## REQUIREMENTS
Set out each line from the following listing that includes the word "with".

##############################

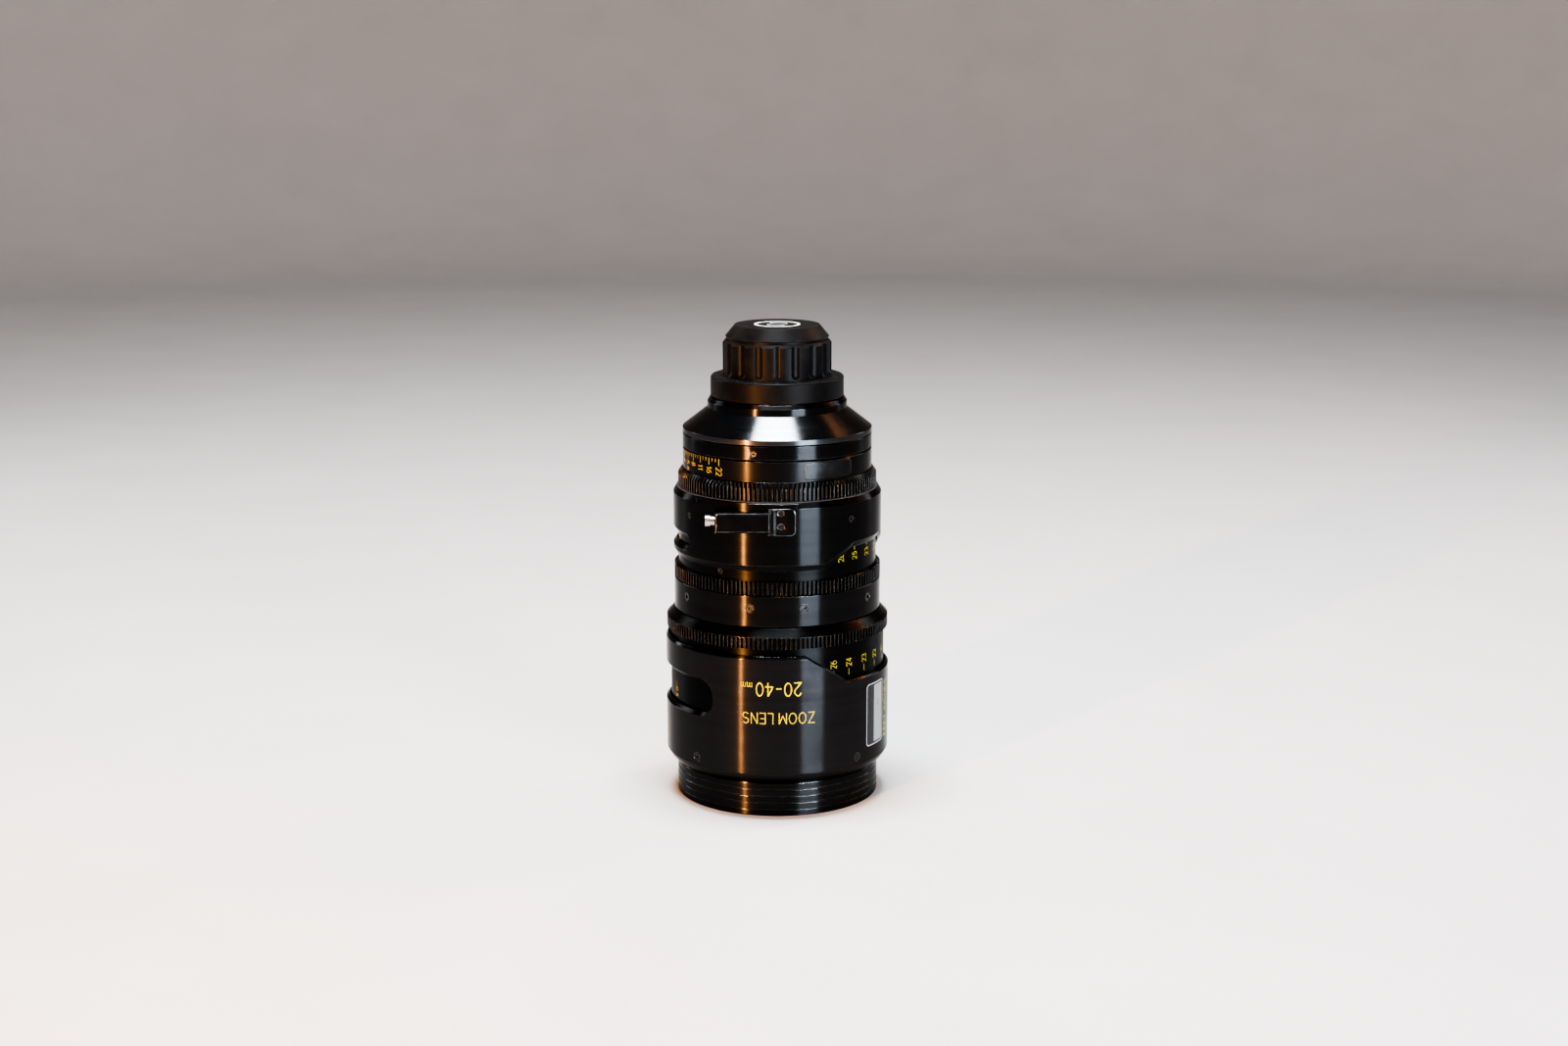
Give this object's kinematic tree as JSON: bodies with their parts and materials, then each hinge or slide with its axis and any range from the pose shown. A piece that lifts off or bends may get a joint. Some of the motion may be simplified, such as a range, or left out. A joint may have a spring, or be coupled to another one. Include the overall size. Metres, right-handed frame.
{
  "type": "cinema zoom lens",
  "caption": "Black cinema zoom lens standing on its front rim, with geared focus, zoom and iris rings, moving lens groups, closing iris blades, a 54 mm tube mount and a fluted rear cap.",
  "frame": {"origin": "centre of the front rim, on the surface that the lens stands on", "axes": "+Z along the optical axis from the front rim up to the rear cap; -Y towards the side with the data connector, the lens's top in use; +X to the right seen from there"},
  "size_m": [0.126, 0.126, 0.2662],
  "materials": {
    "black_anodised": "black anodised, fine turned, satin",
    "inner_black": "black anodised, matt",
    "gear_black": "black anodised, edges slightly worn",
    "scale_plate": "black anodised, smooth",
    "label_face": "black label with a thin light outline and a light panel",
    "screw_black": "blackened steel",
    "glass": "polished and coated",
    "brass": "turned",
    "blade_steel": "blackened spring steel",
    "mount_steel": "ground stainless steel",
    "socket_metal": "satin chrome",
    "cap_black": "satin black, glossier in the flutes"
  },
  "bodies": {
    "lens_barrel": {"front_ring": "black_anodised", "front_cell": "inner_black", "front_retainer": "inner_black", "front_element": "glass", "second_element": "glass", "second_retainer": "inner_black", "main_barrel": "inner_black", "cover_shell": "black_anodised", "cover_screws": "screw_black", "label_plate": "label_face", "centre_band": "black_anodised", "centre_band_screws": "screw_black", "guide_barrel": "inner_black", "support_band": "black_anodised", "set_screws": "screw_black", "connector_housing": "black_anodised", "connector_socket": "socket_metal", "connector_contacts": "brass", "connector_screws": "screw_black", "rear_housing": "inner_black", "iris_base": "inner_black", "rear_barrel": "black_anodised", "rear_cone": "black_anodised", "mount_ring": "black_anodised", "mount_shim": "mount_steel", "mount_flange": "mount_steel", "mount_screws": "screw_black", "mount_tube": "black_anodised", "relay_cell": "inner_black", "relay_lens": "glass", "rear_element": "glass", "rear_retainer": "inner_black"},
    "focus": {"focus_ring": "gear_black", "focus_scale_drum": "black_anodised", "focus_cam_sleeve": "inner_black"},
    "focus_group": {"focus_cell": "inner_black", "focus_lens_front": "glass", "focus_lens_rear": "glass", "focus_followers": "brass"},
    "zoom": {"zoom_ring": "gear_black", "zoom_ring_screws": "screw_black", "zoom_cam_tube": "inner_black"},
    "variator": {"variator_cell": "inner_black", "variator_lens": "glass", "variator_followers": "brass"},
    "compensator": {"compensator_cell": "inner_black", "compensator_lens": "glass", "compensator_followers": "brass"},
    "iris": {"iris_ring": "gear_black", "iris_scale_plate": "scale_plate", "iris_drive_pins": "screw_black", "iris_drive_ring": "inner_black"},
    "cap": {"rear_cap": "cap_black"},
    "blade_1": {"iris_blade_1": "blade_steel"},
    "blade_2": {"iris_blade_2": "blade_steel"},
    "blade_3": {"iris_blade_3": "blade_steel"},
    "blade_4": {"iris_blade_4": "blade_steel"},
    "blade_5": {"iris_blade_5": "blade_steel"},
    "blade_6": {"iris_blade_6": "blade_steel"},
    "blade_7": {"iris_blade_7": "blade_steel"}
  },
  "joints": [
    {"name": "focus ring turn", "type": "hinge", "parent": "lens_barrel", "child": "focus", "pos_m": [0, 0, 0.0975], "axis": [0, 0, 1], "range_deg": [-15, 275]},
    {"name": "focus group slide", "type": "slide", "parent": "lens_barrel", "child": "focus_group", "axis": [0, 0, 1], "range_m": [-0.00062, 0.01138]},
    {"name": "zoom ring turn", "type": "hinge", "parent": "lens_barrel", "child": "zoom", "pos_m": [0, 0, 0.129], "axis": [0, 0, 1], "range_deg": [-12, 100]},
    {"name": "variator slide", "type": "slide", "parent": "lens_barrel", "child": "variator", "axis": [0, 0, 1], "range_m": [-0.00172, 0.01429]},
    {"name": "compensator slide", "type": "slide", "parent": "lens_barrel", "child": "compensator", "axis": [0, 0, 1], "range_m": [-0.00446, 0.00054]},
    {"name": "iris ring turn", "type": "hinge", "parent": "lens_barrel", "child": "iris", "pos_m": [0, 0, 0.18], "axis": [0, 0, 1], "range_deg": [-55, 0]},
    {"name": "iris blade 1 swing", "type": "hinge", "parent": "lens_barrel", "child": "blade_1", "pos_m": [0, -0.032, 0.175], "axis": [0, 0, 1], "range_deg": [-34.01, 0]},
    {"name": "iris blade 2 swing", "type": "hinge", "parent": "lens_barrel", "child": "blade_2", "pos_m": [0.02502, -0.01995, 0.175], "axis": [0, 0, 1], "range_deg": [-34.01, 0]},
    {"name": "iris blade 3 swing", "type": "hinge", "parent": "lens_barrel", "child": "blade_3", "pos_m": [0.0312, 0.00712, 0.175], "axis": [0, 0, 1], "range_deg": [-34.01, 0]},
    {"name": "iris blade 4 swing", "type": "hinge", "parent": "lens_barrel", "child": "blade_4", "pos_m": [0.01388, 0.02883, 0.175], "axis": [0, 0, 1], "range_deg": [-34.01, 0]},
    {"name": "iris blade 5 swing", "type": "hinge", "parent": "lens_barrel", "child": "blade_5", "pos_m": [-0.01388, 0.02883, 0.175], "axis": [0, 0, 1], "range_deg": [-34.01, 0]},
    {"name": "iris blade 6 swing", "type": "hinge", "parent": "lens_barrel", "child": "blade_6", "pos_m": [-0.0312, 0.00712, 0.175], "axis": [0, 0, 1], "range_deg": [-34.01, 0]},
    {"name": "iris blade 7 swing", "type": "hinge", "parent": "lens_barrel", "child": "blade_7", "pos_m": [-0.02502, -0.01995, 0.175], "axis": [0, 0, 1], "range_deg": [-34.01, 0]},
    {"name": "cap slide joint", "type": "slide", "parent": "lens_barrel", "child": "cap", "axis": [0, 0, 1], "range_m": [0, 0.06]}
  ],
  "couplings": [
    {"joint": "focus group slide", "follows": "focus ring turn", "m_per_rad": 0.0023709},
    {"joint": "variator slide", "follows": "zoom ring turn", "m_per_rad": 0.0081851},
    {"joint": "compensator slide", "follows": "zoom ring turn", "m_per_rad": -0.0025578},
    {"joint": "iris blade 1 swing", "follows": "iris ring turn", "ratio": 0.61818},
    {"joint": "iris blade 2 swing", "follows": "iris ring turn", "ratio": 0.61818},
    {"joint": "iris blade 3 swing", "follows": "iris ring turn", "ratio": 0.61818},
    {"joint": "iris blade 4 swing", "follows": "iris ring turn", "ratio": 0.61818},
    {"joint": "iris blade 5 swing", "follows": "iris ring turn", "ratio": 0.61818},
    {"joint": "iris blade 6 swing", "follows": "iris ring turn", "ratio": 0.61818},
    {"joint": "iris blade 7 swing", "follows": "iris ring turn", "ratio": 0.61818}
  ]
}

##############################

## ANSWER FOR THIS EXERCISE
Give this object's kinematic tree as JSON: bodies with their parts and materials, then each hinge or slide with its axis and any range from the pose shown. A piece that lifts off or bends may get a joint. Some of the motion may be simplified, such as a range, or left out. A joint may have a spring, or be coupled to another one. Include the overall size. Metres, right-handed frame.
  "caption": "Black cinema zoom lens standing on its front rim, with geared focus, zoom and iris rings, moving lens groups, closing iris blades, a 54 mm tube mount and a fluted rear cap.",
  "frame": {"origin": "centre of the front rim, on the surface that the lens stands on", "axes": "+Z along the optical axis from the front rim up to the rear cap; -Y towards the side with the data connector, the lens's top in use; +X to the right seen from there"},
    "label_face": "black label with a thin light outline and a light panel",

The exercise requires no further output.